Le préfet s’est également investi pour qu’une autre entreprise de sécurité obtienne son agrément, acceptant en retour divers avantages (mise à disposition d’un véhicule avec chauffeur, invitation à Dubaï, places pour des ventes privées…). Il est également soupçonné d’être intervenu en faveur de plusieurs autres entreprises de sécurité en échange d’invitations en tous genres. Ainsi, pour avoir aidé un de ses amis chef d’entreprise à obtenir une dérogation d’accès à l’aéroport du Bourget pour Bernard Arnault, l’un de ses clients, Alain Gardère avait pu dîner gracieusement au restaurant Le Jules Verne, sur la tour Eiffel.
Disséquées pendant l’instruction, les bonnes affaires immobilières réalisées par Alain Gardère ont mis en lumière une nébuleuse d’entreprises du bâtiment dirigées par des membres de la communauté franco-portugaise de la région parisienne. En épluchant le patrimoine immobilier du préfet sarkozyste, la juge d’instruction et les enquêteurs de l’IGPN sont tombés sur le promoteur Antonio De Sousa.
Arrivé du Portugal en 1963, d’abord simple peintre en bâtiment, cet entrepreneur était à la tête d’un groupe de promotion immobilière, France Pierre, qui employait alors sept cents personnes et revendiquait un chiffre d’affaires de 250 millions d’euros. Homme d’affaires prospère, le PDG déclarait quelque 400 000 euros de revenus annuels, avait investi dans les chevaux de course et dans un projet de golf luxueux dans le Languedoc.
Antonio De Sousa est notamment soupçonné d’avoir vendu cinq appartements en dessous du prix du marché à Alain Gardère, et de lui avoir offert des travaux et plusieurs séjours au Portugal, cela contre divers services, appuis, recommandations, et annulations de contraventions pour excès de vitesse, ce qu’ils nient l’un et l’autre.
Mis en examen pour abus de biens sociaux et trafic d’influence, et placé quelque temps en détention provisoire, Antonio De Sousa se voit reprocher une longue liste d’autres faits délictueux. Le promoteur est en effet soupçonné de s’être constitué un important réseau relationnel, en se faisant des obligés à grand renfort de cadeaux, d’invitations et de dessous-de-table, que ce soit via ses sociétés ou par l’intermédiaire de sous-traitants ou de sociétés-écrans.

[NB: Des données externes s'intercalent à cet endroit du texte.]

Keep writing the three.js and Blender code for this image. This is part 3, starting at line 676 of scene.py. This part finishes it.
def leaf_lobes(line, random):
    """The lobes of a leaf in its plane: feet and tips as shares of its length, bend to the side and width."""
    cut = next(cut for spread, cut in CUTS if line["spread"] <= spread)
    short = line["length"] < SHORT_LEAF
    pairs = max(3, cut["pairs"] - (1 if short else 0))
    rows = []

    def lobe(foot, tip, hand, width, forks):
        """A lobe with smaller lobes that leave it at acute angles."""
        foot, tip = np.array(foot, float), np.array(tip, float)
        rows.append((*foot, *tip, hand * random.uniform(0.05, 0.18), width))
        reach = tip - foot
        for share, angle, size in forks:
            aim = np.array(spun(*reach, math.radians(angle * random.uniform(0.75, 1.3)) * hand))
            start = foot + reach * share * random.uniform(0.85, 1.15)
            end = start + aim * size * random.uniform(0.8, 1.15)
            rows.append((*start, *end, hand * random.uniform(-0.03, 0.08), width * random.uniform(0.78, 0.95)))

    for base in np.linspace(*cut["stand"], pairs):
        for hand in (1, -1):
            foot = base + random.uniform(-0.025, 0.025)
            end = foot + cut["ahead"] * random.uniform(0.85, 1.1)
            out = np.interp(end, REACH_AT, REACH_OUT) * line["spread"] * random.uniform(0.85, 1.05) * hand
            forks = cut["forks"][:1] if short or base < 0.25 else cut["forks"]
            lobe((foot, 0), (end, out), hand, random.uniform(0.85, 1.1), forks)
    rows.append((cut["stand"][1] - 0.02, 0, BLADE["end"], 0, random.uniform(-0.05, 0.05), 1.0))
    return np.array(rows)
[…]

Le PDG est ainsi soupçonné d’avoir fait effectuer des travaux gratuits chez deux architectes de la région parisienne (l’un dans l’Essonne, l’autre dans le Val-de-Marne), cela afin qu’ils interviennent auprès de plusieurs communes pour faciliter l’acquisition de terrains, le changement du plan local d’urbanisme (PLU) et les permis de construire pour les sociétés de son groupe.
Antonio De Sousa aurait également fait édifier gratuitement des clôtures et des boxes de chevaux dans le Calvados pour l’ancien préfet Jean-François Étienne des Rosaies, une relation d’Alain Gardère, qui est une vieille figure de la droite française.

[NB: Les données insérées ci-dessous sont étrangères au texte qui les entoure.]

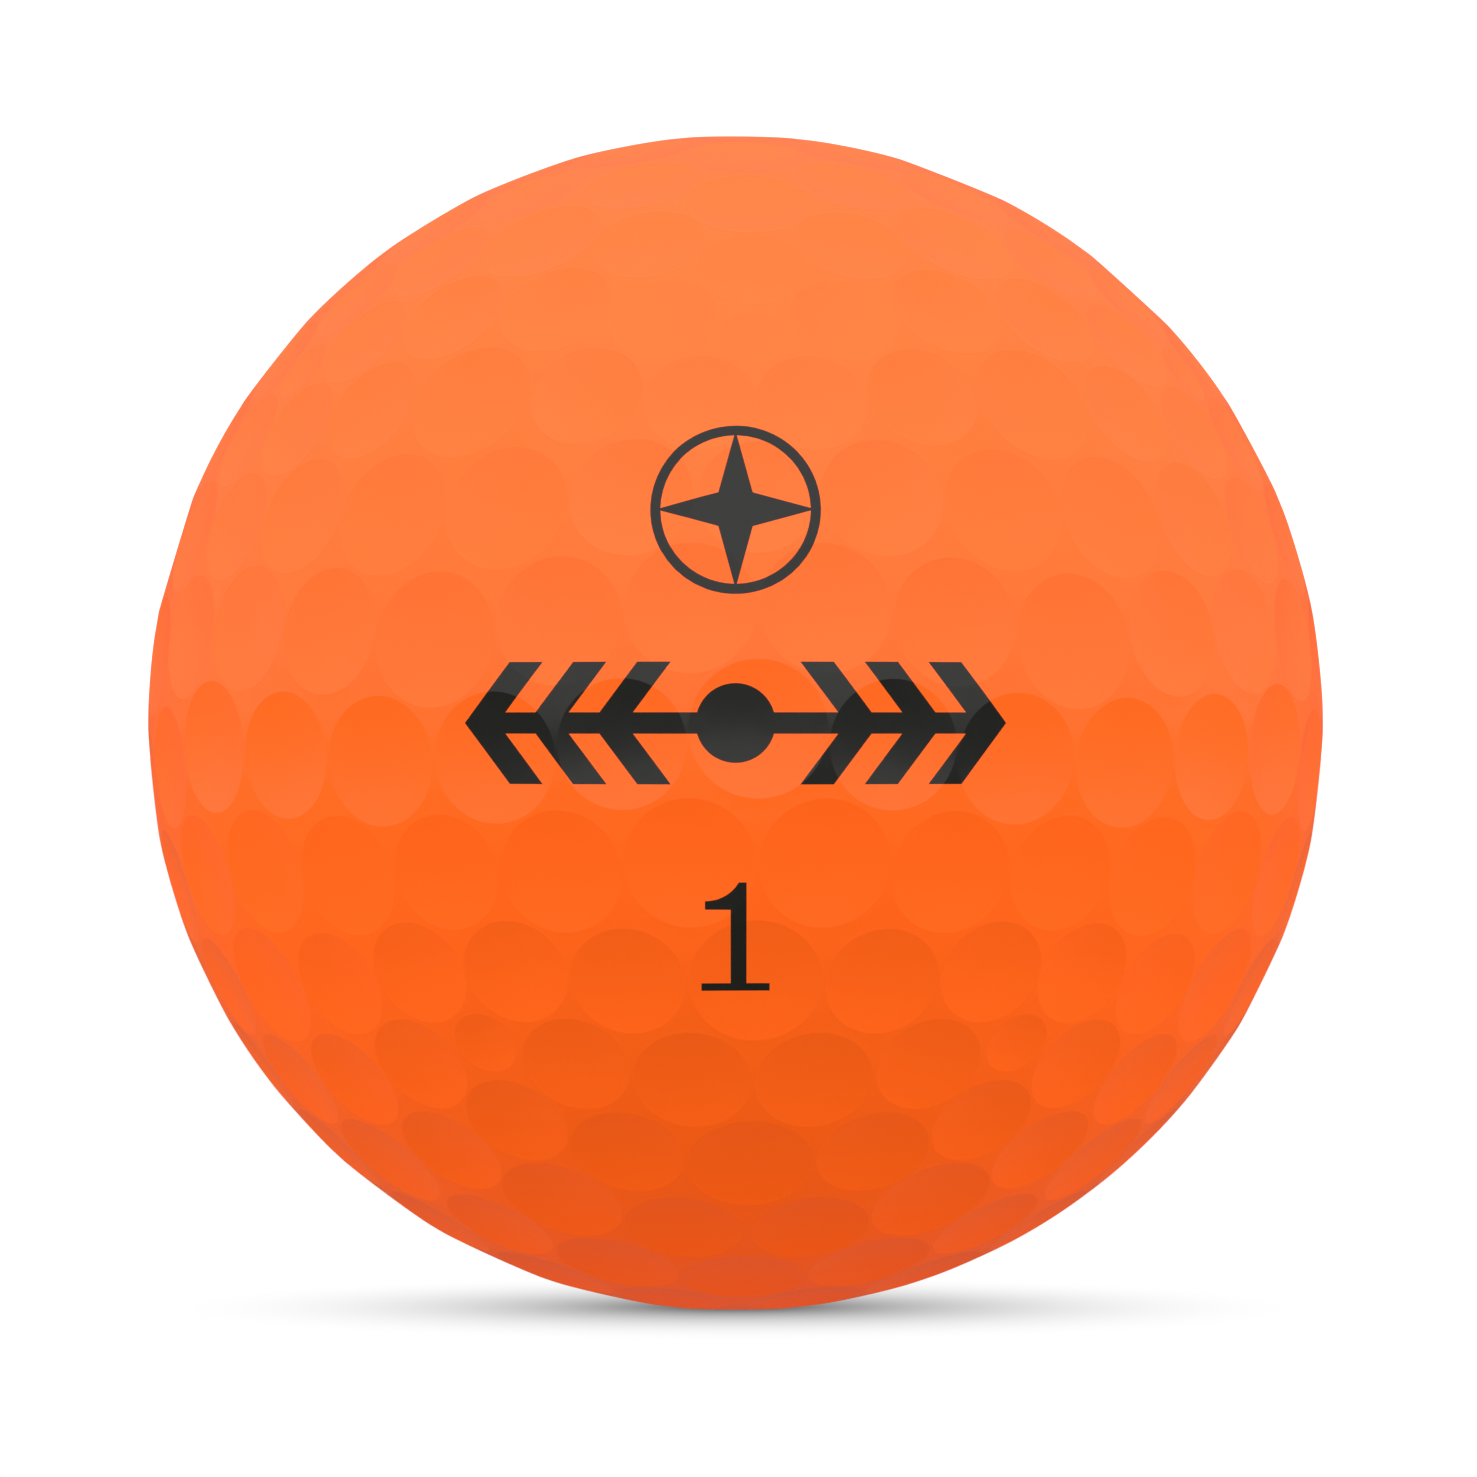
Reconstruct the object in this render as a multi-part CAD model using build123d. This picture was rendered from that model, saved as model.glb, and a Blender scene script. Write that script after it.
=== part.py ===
"""Golf ball, 42.67 mm across: a rubber core, a mantle, a cover with 362 dimples, and six prints.

The origin is at the centre of the ball, +Z is up, and the front prints face -Y. The back of the
ball carries the same three prints as the front. Every print is a thin film of ink let into the
cover, and it follows the dimples under it.
"""
from build123d import *
from math import asin, cos, radians, sin, sqrt, tan
import os

os.makedirs("parts", exist_ok=True)

# Driving dimensions, in millimetres and degrees.
BALL_DIAMETER = 42.67
MANTLE_DIAMETER = 41.10
CORE_DIAMETER = 38.90

EDGE_ANGLE = 13.5  # between a dimple's wall and the ball's surface, at the dimple's rim
POLE_LEAN = 3.7  # the dimple pattern's axis leans back from +Z by this much
POLE_TURN = 2.0  # and the pattern is turned about that axis by this much
SECTORS = 6  # the pattern repeats this many times around its axis
CUTTER_MARGIN = 0.01  # how far a dimple's cutter reaches past the rim
PLUG_REACH = 0.5  # how far it reaches into and out of the ball's surface, deeper than any dimple

INK_DEPTH = 0.05
PRINT_AREA = 35.0  # every print lies within this angle of the middle of its side
PUNCH_START = 17.0  # a print's punch starts this far from the middle of the ball
PUNCH_LENGTH = 7.0

EMBLEM_HEIGHT = 7.0  # the middle of the emblem, above the middle of the ball
EMBLEM_RADIUS = 2.80
EMBLEM_LINE = 0.34
STAR_WAIST = 0.80

BAR_REACH = 8.2
BAR_WIDTH = 0.7
DOT_RADIUS = 1.3
CHEVRONS = 3
CHEVRON_PITCH = 2.1
CHEVRON_NOSE = 0.7  # how far the outermost chevron's tip stands past the bar
CHEVRON_HEIGHT = 4.0
CHEVRON_SLANT = 1.5
CHEVRON_LINE = 1.1

NUMBER_DROP = 7.0  # the middle of the play number, below the middle of the ball
NUMBER_HEIGHT = 3.6
STEM_RIGHT = 0.36
STEM_WIDTH = 0.52
SERIF_REACH = 1.12
SERIF_THICKNESS = 0.25
FLAG_REACH = 1.0
FLAG_TOP_WIDTH = 0.25
FLAG_DROP = 0.62
FLAG_THICKNESS = 0.28
FLAG_HOLLOW_RIGHT = 0.10  # the middle of the flag's curved edge, right of a straight edge's middle
FLAG_HOLLOW_DOWN = 0.14  # and below it

BALL_RADIUS = BALL_DIAMETER / 2
MANTLE_RADIUS = MANTLE_DIAMETER / 2
CORE_RADIUS = CORE_DIAMETER / 2
SECTOR = 360 / SECTORS

# One sixth of the pattern's upper half: latitude, longitude and rim diameter of each dimple.
# A dimple between longitudes 0 and 30 has a mirror image at minus its longitude. The lower half
# is the upper half's mirror image, turned by half a sector.
POLE_DIMPLE = 4.15
DIMPLES = (
    (77.3, 0.0, 4.05),
    (69.1, 30.0, 4.35),
    (65.6, 0.0, 4.35),
    (58.0, 18.9, 4.05),
    (53.5, 0.0, 4.30),
    (48.0, 30.0, 4.30),
    (46.4, 13.6, 3.90),
    (42.4, 0.0, 3.70),
    (37.6, 23.1, 3.95),
    (35.8, 10.1, 3.70),
    (33.4, 0.0, 2.30),
    (26.2, 5.6, 3.70),
    (27.2, 17.2, 3.85),
    (27.2, 30.0, 4.40),
    (16.7, 0.0, 3.95),
    (16.8, 11.7, 4.15),
    (16.1, 23.8, 4.35),
    (6.5, 6.0, 4.35),
    (5.5, 17.9, 4.30),
    (4.2, 30.0, 4.55),
)


def turned(x=0.0, y=0.0, z=0.0):
    """A turn about the middle of the ball."""
    return Location((0, 0, 0), (x, y, z))


def dimple_layout():
    """Where each dimple goes, as a turn that carries +Z to its middle, with its rim diameter."""
    upper = [(90.0, 0.0, POLE_DIMPLE)]
    for latitude, longitude, diameter in DIMPLES:
        on_mirror_line = longitude in (0.0, SECTOR / 2)
        for sector in range(SECTORS):
            upper.append((latitude, sector * SECTOR + longitude, diameter))
            if not on_mirror_line:
                upper.append((latitude, sector * SECTOR - longitude, diameter))
    lower = [(-latitude, longitude + SECTOR / 2, diameter) for latitude, longitude, diameter in upper]
    pattern = turned(x=-POLE_LEAN) * turned(z=POLE_TURN)
    layout = []
    for latitude, longitude, diameter in upper + lower:
        layout.append((pattern * turned(z=longitude) * turned(x=90 - latitude), diameter))
    return layout


def dimple_cutter(diameter, inset=0.0):
    """A round plug at +Z with a spherical end; with an inset it cuts the layer that deep under it."""
    rim_radius = diameter / 2
    wall_angle = radians(EDGE_ANGLE) - asin(rim_radius / BALL_RADIUS)
    centre_height = sqrt(BALL_RADIUS**2 - rim_radius**2) + rim_radius / tan(wall_angle)
    floor_radius = rim_radius / sin(wall_angle) + inset
    # The sphere's own poles point sideways and its seam up, so that none of them crosses the floor.
    floor = Pos(0, 0, centre_height) * turned(y=-90) * Sphere(floor_radius)
    plug = Pos(0, 0, BALL_RADIUS) * Cylinder(rim_radius + CUTTER_MARGIN, 2 * PLUG_REACH)
    return floor & plug


def dimpled_sphere(layout, inset=0.0):
    """The ball's outer surface as a solid, or the surface that lies a given inset under it."""
    cutters = {diameter: dimple_cutter(diameter, inset) for _, diameter in layout}
    return Sphere(BALL_RADIUS - inset).cut(*[place * cutters[diameter] for place, diameter in layout])


def emblem_outline():
    """A ring with a four-pointed star whose tips run into it."""
    ring = Circle(EMBLEM_RADIUS) - Circle(EMBLEM_RADIUS - EMBLEM_LINE)
    tip_radius = EMBLEM_RADIUS - EMBLEM_LINE / 2
    points = []
    for quarter in range(4):
        points.append(Vector(0, tip_radius).rotate(Axis.Z, 90 * quarter))
        points.append(Vector(0, STAR_WAIST).rotate(Axis.Z, 90 * quarter + 45))
    return ring + make_face(Polyline(*points, close=True))


def alignment_outline():
    """A bar through a centre dot, with chevrons strung along it that point to its two ends."""
    outline = Rectangle(2 * BAR_REACH, BAR_WIDTH) + Circle(DOT_RADIUS)
    half_height = CHEVRON_HEIGHT / 2
    for number in range(CHEVRONS):
        tip = BAR_REACH + CHEVRON_NOSE - number * CHEVRON_PITCH
        chevron = Polyline(
            (tip, 0),
            (tip - CHEVRON_SLANT, half_height),
            (tip - CHEVRON_SLANT - CHEVRON_LINE, half_height),
            (tip - CHEVRON_LINE, 0),
            (tip - CHEVRON_SLANT - CHEVRON_LINE, -half_height),
            (tip - CHEVRON_SLANT, -half_height),
            close=True,
        )
        right = make_face(chevron)
        outline = outline + right + mirror(right, Plane.YZ)
    return outline


def number_outline():
    """The play number 1: a stem with a flag at its top and a serif under its foot."""
    top = NUMBER_HEIGHT / 2
    stem_left = STEM_RIGHT - STEM_WIDTH
    flag_start = STEM_RIGHT - FLAG_TOP_WIDTH
    flag_end = top - FLAG_DROP
    serif_top = SERIF_THICKNESS - top
    hollow_x = (flag_start - FLAG_REACH) / 2 + FLAG_HOLLOW_RIGHT
    hollow_y = (top + flag_end) / 2 - FLAG_HOLLOW_DOWN
    flag_curve = ThreePointArc((flag_start, top), (hollow_x, hollow_y), (-FLAG_REACH, flag_end))
    rest = Polyline(
        (-FLAG_REACH, flag_end),
        (-FLAG_REACH, flag_end - FLAG_THICKNESS),
        (stem_left, flag_end - FLAG_THICKNESS),
        (stem_left, serif_top),
        (-SERIF_REACH, serif_top),
        (-SERIF_REACH, -top),
        (SERIF_REACH, -top),
        (SERIF_REACH, serif_top),
        (STEM_RIGHT, serif_top),
        (STEM_RIGHT, top),
        (flag_start, top),
    )
    return make_face([flag_curve, *rest.edges()])


def punch(outline, height):
    """A print's outline at its height on the front, pushed out through the ball's surface."""
    return extrude(Plane.XZ.offset(PUNCH_START) * Pos(0, height) * outline, PUNCH_LENGTH)


PUNCHES = {
    "emblem": punch(emblem_outline(), EMBLEM_HEIGHT),
    "alignment_mark": punch(alignment_outline(), 0.0),
    "number": punch(number_outline(), -NUMBER_DROP),
}
SIDES = {"front": turned(), "back": turned(z=180)}

layout = dimple_layout()
ball = dimpled_sphere(layout)

pockets = []
for side, half_turn in SIDES.items():
    middle = half_turn * Pos(0, -BALL_RADIUS, 0)
    limit = 2 * BALL_RADIUS * sin(radians(PRINT_AREA / 2))
    nearby = []
    for place, diameter in layout:
        dimple_middle = place * Pos(0, 0, BALL_RADIUS)
        if (dimple_middle.position - middle.position).length < limit:
            nearby.append((place, diameter))
    under_layer = dimpled_sphere(nearby, INK_DEPTH)
    for name, front_punch in PUNCHES.items():
        pocket = half_turn * front_punch - under_layer
        film = pocket & ball
        pockets.append(pocket)
        export_step(film, f"parts/{side}_{name}.step")

mantle_ball = Sphere(MANTLE_RADIUS)
core = Sphere(CORE_RADIUS)
cover = ball.cut(mantle_ball, *pockets)
mantle = mantle_ball - core

export_step(cover, "parts/cover.step")
export_step(mantle, "parts/mantle.step")
export_step(core, "parts/core.step")
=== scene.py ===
"""Studio scene of a dimpled orange golf ball on a white floor, in front of a white backdrop."""
from math import radians, sqrt

import bpy
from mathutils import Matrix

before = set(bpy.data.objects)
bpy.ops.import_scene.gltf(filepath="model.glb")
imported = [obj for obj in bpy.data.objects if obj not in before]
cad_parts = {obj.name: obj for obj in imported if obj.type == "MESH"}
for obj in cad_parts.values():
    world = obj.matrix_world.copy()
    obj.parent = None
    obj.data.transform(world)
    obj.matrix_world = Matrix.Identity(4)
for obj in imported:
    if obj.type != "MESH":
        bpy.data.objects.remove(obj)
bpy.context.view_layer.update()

MM = 0.001  # in metres, the frame's unit
BALL_RADIUS = 21.335 * MM

# The camera is level with the middle of the ball and looks along +Y.
CAMERA_DISTANCE = 8.97 * BALL_RADIUS
CLIP_START = 0.01
CLIP_END = 20.0
SENSOR_WIDTH = 36.0  # in millimetres, as Blender counts it
BALL_SHARE_OF_WIDTH = 0.7955  # of the picture's width, between the ball's two edges
SHIFT_RIGHT = 0.0020
SHIFT_DOWN = 0.0105

# The sky has a base strength all round, and its slope says how much more comes from the front
# and from above. The ball's gloss mirrors a darker one, as if a dark card stood behind the ball.
BACKDROP_WHITE = 1.25
SKY_BASE = 1.12
SKY_SLOPE = (0.0, -0.32, 0.26)
MIRRORED_BASE = 0.75
MIRRORED_SLOPE = (0.0, -0.70, 0.35)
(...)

Des maires dans la poche du promoteur
Des élus peu scrupuleux sont également apparus dans le dossier, quand les enquêteurs ont examiné à la loupe les marchés obtenus par France Pierre. Plusieurs municipalités de l’Essonne (Vigneux-sur-Seine, Montgeron, Mennecy) et de Seine-et-Marne (Ozoir-la-Ferrière, Saint-Thibault-des-Vignes, Bussy-Saint-Georges et Ferrières-en-Brie) ont été dans le collimateur, pour des faveurs accordées par le promoteur à des élus locaux, à leurs proches, ou à des intermédiaires. Antonio De Sousa a notamment obtenu d’importantes réserves foncières à Vigneux-sur-Seine et à Ozoir-la-Ferrière.

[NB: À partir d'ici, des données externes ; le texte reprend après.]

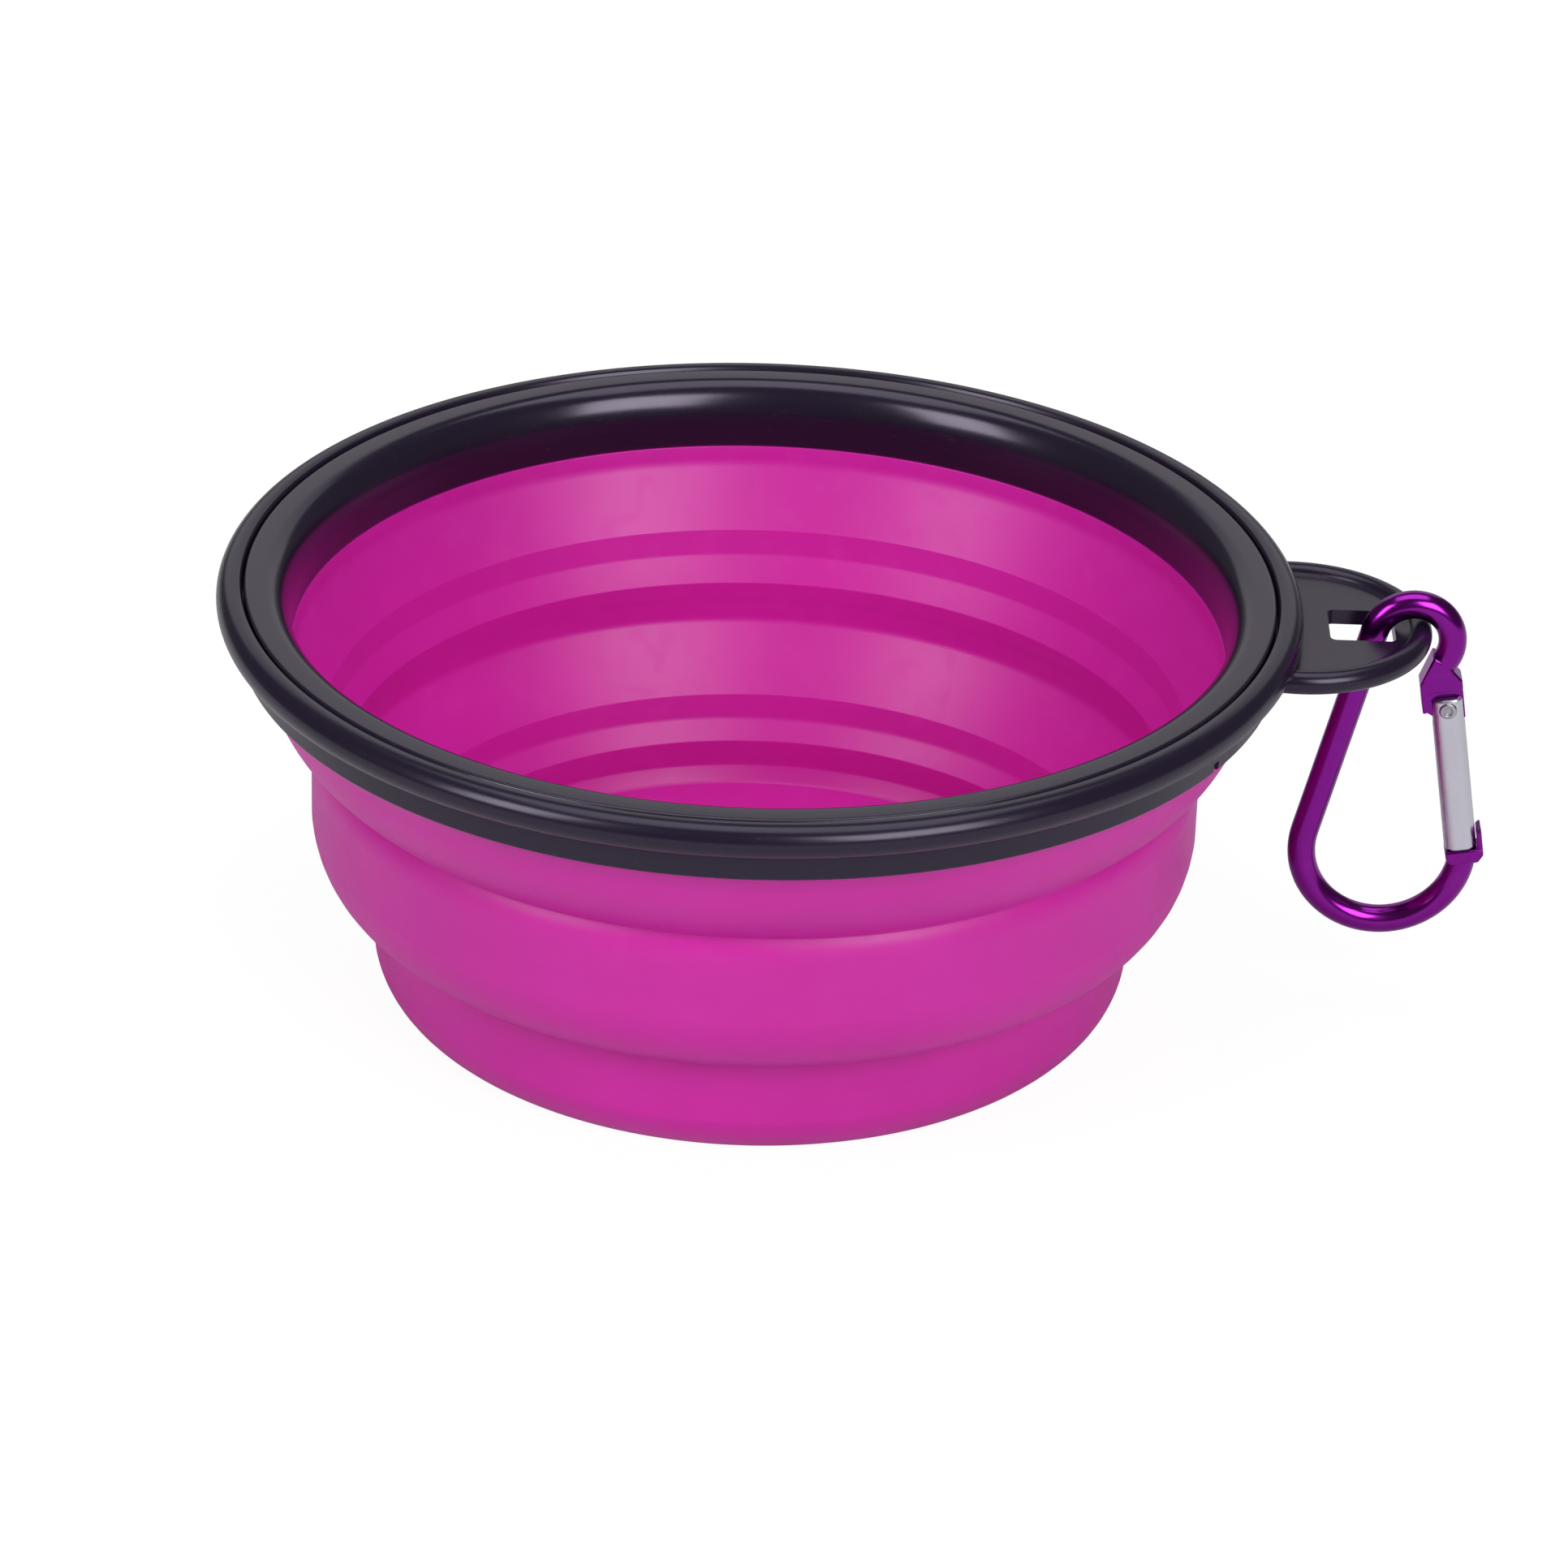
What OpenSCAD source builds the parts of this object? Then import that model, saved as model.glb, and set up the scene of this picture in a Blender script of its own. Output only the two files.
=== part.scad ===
// Collapsible travel pet bowl: a silicone bowl that folds flat in three tiers, held in a
// two-piece plastic rim with a hanging tab, and a snap hook that hangs from the tab.
// Millimetres. Origin on the bowl's axis at the underside of its base, +Z up, +X to the tab.

/* [Bowl heights, from the table up] */
// height of the base cup, from the table to the lower crease
base_tier_height = 13.6; // [13:0.1:14.4]
// height of the lower fold, which turns inside out when the bowl is pressed flat
lower_fold_height = 9.3; // [8.6:0.1:10]
// height of the steep middle tier
middle_tier_height = 11; // [10.3:0.1:12.5]
// height of the upper fold, which turns inside out as well
upper_fold_height = 9.9; // [9.2:0.1:10.8]
// height of the rim, from the top of the upper fold to the crest of the bead
rim_height = 10.2; // [9.8:0.1:11]
// thickness of the bowl's floor
floor_thickness = 4.1; // [3.5:0.1:5]

/* [Bowl radii] */
// outer radius of the middle tier at its fullest
tier_radius = 53.75; // [53.4:0.05:54.1]
// outer radius of the base cup's upright wall
base_radius = 46.1; // [45.7:0.1:46.5]
// how far the flat underside's edge is set in from the base cup's wall
foot_inset = 4.3; // [3.6:0.1:5]
// how far the silicone under the rim is set in from the skirt
fold_top_step = 2.9; // [2.4:0.1:3.4]
// how far the upper crease is set in from the middle tier
upper_crease_step = 0.95; // [0.7:0.05:1.2]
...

Outre quelques largesses accordées à des membres de sa famille, Antonio De Sousa est en effet soupçonné d’avoir acheté plusieurs maires de la région parisienne. Selon l’enquête, le maire (Les Républicains) d’Ozoir-la-Ferrière, Jean-François Oneto, a ainsi reçu un cadeau substantiel du promoteur : 500 000 euros à l’occasion de la construction d’une villa à Lumio, en Haute-Corse. La famille Oneto ayant, par ailleurs, acquis deux appartements à un prix d’ami auprès de France Pierre. Dans le même temps, le promoteur rachetait plusieurs terrains municipaux à Ozoir-la-Ferrière, et bénéficiait du déclassement d’un verger inconstructible bordant un château en centre-ville.
Quant à Sinclair Vouriot, le maire de Saint-Thibault-des-Vignes, il a obtenu gratuitement en 2010 des travaux à son domicile, estimés à 200 000 euros. France Pierre venait d’obtenir un programme immobilier dans sa commune. L’ancien maire de Montgeron, Gérard Hérault, a été moins gâté. Il ne se serait fait offrir qu’une BMW à 40 000 euros. Comme feu Serge Poinsot, qui était le maire de Vigneux-sur-Seine, et qui est mort en 2022.